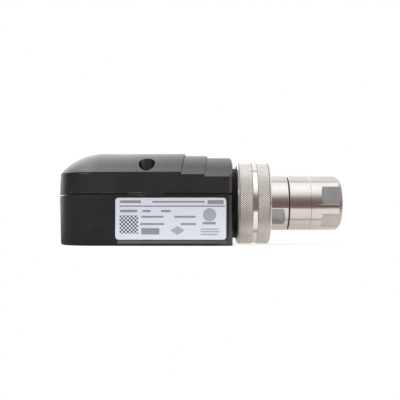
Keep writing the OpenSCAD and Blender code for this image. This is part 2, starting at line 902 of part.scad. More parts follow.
// Pins of the tube in its socket
module tube_pins() {
    color([0.75, 0.7, 0.55]) at_pins(bulb_x0 - pin_l) cylinder(r = pin_r, h = pin_l, $fn = 24);
}

// Socket that carries the tube over the circuit board
module tube_socket() {
    color([0.75, 0.73, 0.68]) difference() {
        union() {
            translate([socket_x0, -socket_w / 2, board_top])
                cube([socket_t, socket_w, -board_top]);
            translate([socket_x0, 0, 0]) rotate([0, 90, 0])
                cylinder(r = socket_w / 2, h = socket_t, $fn = 72);
        }
        at_pins(bulb_x0 - pin_l - root)
            cylinder(r = pin_r + thread_gap, h = pin_l + more, $fn = 24);
    }
}

// Circuit board on its posts, cut to the round nose
module circuit_board() {
    half = board_w / 2;
    color([0.1, 0.35, 0.2]) difference() {
        translate([0, 0, board_z]) linear_extrude(board_t) polygon([
            [board_x1, -half], [board_x1, half], [board_x0 + board_corner, half],
            [board_x0, half - board_corner], [board_x0, board_corner - half],
            [board_x0 + board_corner, -half]
        ]);
        for (x = post_xs, side = [-1, 1]) translate([x, side * post_y, board_z - more])
            cylinder(r = board_screw_r + hand_gap, h = board_t + 2 * more, $fn = 32);
        translate([0, 0, board_z - more]) linear_extrude(board_t + 2 * more)
            at_screws() circle(r = boss_r + 3 * hand_gap);
    }
}

// Screws of the circuit board
module board_screws() {
    color([0.6, 0.6, 0.6]) for (x = post_xs, side = [-1, 1])
        translate([x, side * post_y, 0]) {
            translate([0, 0, board_top])
                cylinder(r = 2 * board_screw_r, h = board_head_h, $fn = 32);
            translate([0, 0, floor_z + board_tip])
                cylinder(r = board_screw_r, h = board_top - floor_z - board_tip + root, $fn = 32);
        }
}

// Windows of the transformer's core that the coil fills
module core_windows(gap) {
    for (side = [0, 1]) mirror([0, side, 0])
        translate([core_x0 + core_leg - gap, core_tongue / 2 - gap, board_top - more])
            cube([coil_l + 2 * gap, core_window + 2 * gap, core_h + 2 * more]);
}

// Laminated core of the transformer
module transformer_core() {
    color([0.45, 0.45, 0.47]) difference() {
        translate([core_x0, -core_w / 2, board_top]) cube([core_l, core_w, core_h]);
        core_windows(hand_gap);
    }
}

// Coil on the middle leg of the transformer's core
module transformer_coil() {
    color([0.75, 0.45, 0.2]) {
        intersection() {
            core_windows(0);
            translate([core_x0, -core_w / 2, board_top])
                cube([core_l, core_w, core_h + hand_gap + coil_up]);
        }
        translate([core_x0 + core_leg, -coil_side, board_top + core_h + hand_gap])
            cube([coil_l, 2 * coil_side, coil_up]);
    }
}

// Two capacitors beside the terminals
module capacitors() {
    color([0.15, 0.2, 0.35]) for (side = [-1, 1])
        translate([capacitor_x, side * (capacitor_r + capacitor_side), board_top])
            cylinder(r = capacitor_r, h = capacitor_h, $fn = 48);
}

// Place of each terminal across the board
module at_poles() {
    for (i = [0:poles - 1])
        translate([terminal_x0 + terminal_in, (i - (poles - 1) / 2) * pole_pitch, 0])
            children();
}

// Terminal block with a wire hole and a screw well for each pole
module terminal_block() {
    color([0.2, 0.4, 0.3]) difference() {
        translate([terminal_x0, -poles * pole_pitch / 2, board_top])
            cube([terminal_l, poles * pole_pitch, terminal_h]);
        at_poles() {
            translate([0, 0, board_top + terminal_h - well_d])
                cylinder(r = well_r, h = well_d + more, $fn = 32);
            translate([-terminal_l, -wire_w / 2, board_top + wire_up])
                cube([terminal_l + wire_w / 2, wire_w, wire_w]);
        }
    }
}

// Slotted screws of the terminals
module terminal_screws() {
    color([0.7, 0.7, 0.68]) at_poles() difference() {
        translate([0, 0, board_top + terminal_h - well_d])
            cylinder(r = well_r - hand_gap, h = terminal_screw_l, $fn = 32);
        translate([-well_r, -slot_w / 3, board_top + terminal_h - well_d + terminal_screw_l / 2])
            cube([2 * well_r, slot_w * 2 / 3, terminal_screw_l]);
    }
}

// Body of the cable gland through the far wall
module gland_body() {
    reach = gland_hex_y - inner_y + locknut_t + more;
    color([0.1, 0.1, 0.11]) difference() {
        union() {
            at_gland(gland_hex_y) hexagon(gland_af, gland_hex_t);
            at_gland(gland_hex_y - reach)
                cylinder(r = gland_r, h = reach + gland_hex_t + gland_neck_l, $fn = 72);
        }
        at_gland(gland_hex_y - reach - more)
            cylinder(r = cable_r + cable_gap, h = big, $fn = 72);
        at_gland(gland_hex_y + gland_hex_t + gland_neck_l - gland_socket)
            cylinder(r = gland_r - gland_wall, h = big, $fn = 72);
    }
}

// Washer under the hexagon of the gland
module gland_washer() {
    color([0.16, 0.16, 0.17]) at_gland(gland_seat_y) difference() {
        cylinder(r = gland_af / 2 - root, h = gland_washer_t);
        translate([0, 0, -more]) cylinder(r = gland_r + hand_gap, h = big);
    }
}

// Nut that holds the gland inside the base
module gland_locknut() {
    color([0.1, 0.1, 0.11]) at_gland(inner_y - root - locknut_t) difference() {
        hexagon(2 * (gland_r + locknut_w), locknut_t);
        translate([0, 0, -more]) cylinder(r = gland_r + thread_gap, h = big);
    }
}

// Rubber sleeve that grips the cable
module gland_seal() {
    y0 = gland_hex_y + gland_hex_t + gland_neck_l - gland_socket;
    color([0.16, 0.16, 0.17]) at_gland(y0) difference() {
        cylinder(
            r = gland_r - gland_wall - thread_gap,
            h = dome_skirt - gland_neck_l + gland_socket,
            $fn = 72
        );
        translate([0, 0, -more]) cylinder(r = cable_r, h = big, $fn = 72);
    }
}

// Dome nut of the gland
module gland_dome() {
    y0 = gland_hex_y + gland_hex_t;
    dome_r = (gland_af - root) / 2;
    color([0.1, 0.1, 0.11]) difference() {
        union() {
            at_gland(y0 + root) hexagon(2 * dome_r, dome_hex_t);
            at_gland(y0 + root) cylinder(r = dome_r, h = dome_skirt, $fn = 72);
            at_gland(y0 + root + dome_skirt)
                cylinder(r1 = dome_r, r2 = cable_r + 2 * more, h = dome_nose, $fn = 72);
        }
        at_gland(y0) cylinder(r = gland_r + thread_gap, h = dome_skirt, $fn = 72);
        at_gland(y0) cylinder(r = cable_r + cable_gap, h = big, $fn = 72);
    }
}

base_housing();
cover();
cover_gasket();
cover_screws();
screw_seals();
nameplate();
threaded_spigot();
spigot_seal();
union_nut();
window_holder();
window_seal();
quartz_window();
window_retainer();
flange_seal();
joint_ring();
burner_adapter();
uv_tube();
tube_pins();
tube_socket();
circuit_board();
board_screws();
transformer_core();
transformer_coil();
capacitors();
terminal_block();
terminal_screws();
gland_body();
gland_washer();
gland_locknut();
gland_seal();
gland_dome();
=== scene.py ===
# %% [markdown]
# # A flame detector on a white table
#
# The object is a black plastic housing with a vaulted cover, a knurled union nut and a turned
# metal adapter. Its pieces already exist as solid models, so this lesson is about what a solid
# model lacks: grain, softened edges, a thread, a knurl and light. Each step first says what the
# real thing is like and how it could be made, and then makes it.

# %% Load the solid model
import json
import math

import bpy
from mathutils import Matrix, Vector

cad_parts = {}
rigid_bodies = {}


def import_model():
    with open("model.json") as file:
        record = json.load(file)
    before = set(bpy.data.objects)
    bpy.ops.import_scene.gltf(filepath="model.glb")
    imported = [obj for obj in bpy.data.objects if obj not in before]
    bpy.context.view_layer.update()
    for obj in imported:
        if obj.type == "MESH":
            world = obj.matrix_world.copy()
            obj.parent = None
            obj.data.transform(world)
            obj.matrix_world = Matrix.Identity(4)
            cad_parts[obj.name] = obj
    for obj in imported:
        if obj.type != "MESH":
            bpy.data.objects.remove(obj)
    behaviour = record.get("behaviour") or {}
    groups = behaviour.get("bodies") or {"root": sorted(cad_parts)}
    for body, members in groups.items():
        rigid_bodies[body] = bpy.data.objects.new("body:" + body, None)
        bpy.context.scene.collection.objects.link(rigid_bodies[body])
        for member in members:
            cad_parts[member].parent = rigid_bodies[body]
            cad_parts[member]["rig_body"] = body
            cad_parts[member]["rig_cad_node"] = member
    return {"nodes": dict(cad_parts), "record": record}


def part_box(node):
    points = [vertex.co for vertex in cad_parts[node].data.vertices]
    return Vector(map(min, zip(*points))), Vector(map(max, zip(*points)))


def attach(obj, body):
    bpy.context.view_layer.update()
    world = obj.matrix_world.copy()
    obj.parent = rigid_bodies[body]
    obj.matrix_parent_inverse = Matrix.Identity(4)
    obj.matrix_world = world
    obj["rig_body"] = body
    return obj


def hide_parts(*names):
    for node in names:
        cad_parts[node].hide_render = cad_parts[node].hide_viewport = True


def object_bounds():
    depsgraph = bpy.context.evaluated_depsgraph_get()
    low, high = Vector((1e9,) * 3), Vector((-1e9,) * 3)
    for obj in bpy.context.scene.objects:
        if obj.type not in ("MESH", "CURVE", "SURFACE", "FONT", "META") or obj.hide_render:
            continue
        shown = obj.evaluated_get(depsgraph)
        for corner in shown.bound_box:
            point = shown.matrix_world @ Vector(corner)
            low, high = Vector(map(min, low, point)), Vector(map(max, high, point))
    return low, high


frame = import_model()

cad_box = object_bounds()
nodes = frame["nodes"]
MM = 0.001
print("solid model:", [tuple(round(c / MM, 1) for c in corner) for corner in cad_box])

# %% [markdown]
# ## Places that the other steps use
#
# Everything is measured from the solid model, so that a changed size moves the looks with it.
# The sight axis is the X axis, and the origin is the middle of the mouth of the burner thread.
# Blender counts in metres and a maker in millimetres, so MM turns the one into the other.

# %% Places along the sight axis
nut_low, nut_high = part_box("union_nut")
base_low, base_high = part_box("base_housing")
plate_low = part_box("nameplate")[0]
nut_radius = nut_high.z
barrel_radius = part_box("burner_adapter")[1].z
print("nut radius", round(nut_radius / MM, 2), "barrel radius", round(barrel_radius / MM, 2))

# %% [markdown]
# ## The camera
#
# The picture shows the detector from the side, and a few clues place the camera. Round edges of
# the adapter look like narrow ovals, which gives its distance. The height at which level edges
# stay level gives its height, a little below the sight axis. The camera is turned a little up
# towards the middle of the picture, so no lens shift is needed.
#
# POINT_SIZE is what one point of the picture covers in the plane of the sight axis. With it, a
# place in the picture becomes a place on the object, and the lens follows from the distance.

# %% Camera
PICTURE_SIDE = 400
POINT_SIZE = 0.532 * MM
MOUTH_POINT = (337.5, 203.3)
EYE_POINT = (208.0, 220.0)
CAMERA_DISTANCE = 350 * MM
SENSOR = 36.0


def at_point(across, down):
    """Place in the plane of the sight axis that a point of the picture shows."""
    x = (across - MOUTH_POINT[0]) * POINT_SIZE
    z = (MOUTH_POINT[1] - down) * POINT_SIZE
    return Vector((x, 0, z))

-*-

Task details:
Please return, exactly as they appear, the lines starting at the one that contains "base_housing();" and ending at the one that contains "bpy.data.objects.remove(obj)".

Task result:
base_housing();
cover();
cover_gasket();
cover_screws();
screw_seals();
nameplate();
threaded_spigot();
spigot_seal();
union_nut();
window_holder();
window_seal();
quartz_window();
window_retainer();
flange_seal();
joint_ring();
burner_adapter();
uv_tube();
tube_pins();
tube_socket();
circuit_board();
board_screws();
transformer_core();
transformer_coil();
capacitors();
terminal_block();
terminal_screws();
gland_body();
gland_washer();
gland_locknut();
gland_seal();
gland_dome();
=== scene.py ===
# %% [markdown]
# # A flame detector on a white table
#
# The object is a black plastic housing with a vaulted cover, a knurled union nut and a turned
# metal adapter. Its pieces already exist as solid models, so this lesson is about what a solid
# model lacks: grain, softened edges, a thread, a knurl and light. Each step first says what the
# real thing is like and how it could be made, and then makes it.

# %% Load the solid model
import json
import math

import bpy
from mathutils import Matrix, Vector

cad_parts = {}
rigid_bodies = {}


def import_model():
    with open("model.json") as file:
        record = json.load(file)
    before = set(bpy.data.objects)
    bpy.ops.import_scene.gltf(filepath="model.glb")
    imported = [obj for obj in bpy.data.objects if obj not in before]
    bpy.context.view_layer.update()
    for obj in imported:
        if obj.type == "MESH":
            world = obj.matrix_world.copy()
            obj.parent = None
            obj.data.transform(world)
            obj.matrix_world = Matrix.Identity(4)
            cad_parts[obj.name] = obj
    for obj in imported:
        if obj.type != "MESH":
            bpy.data.objects.remove(obj)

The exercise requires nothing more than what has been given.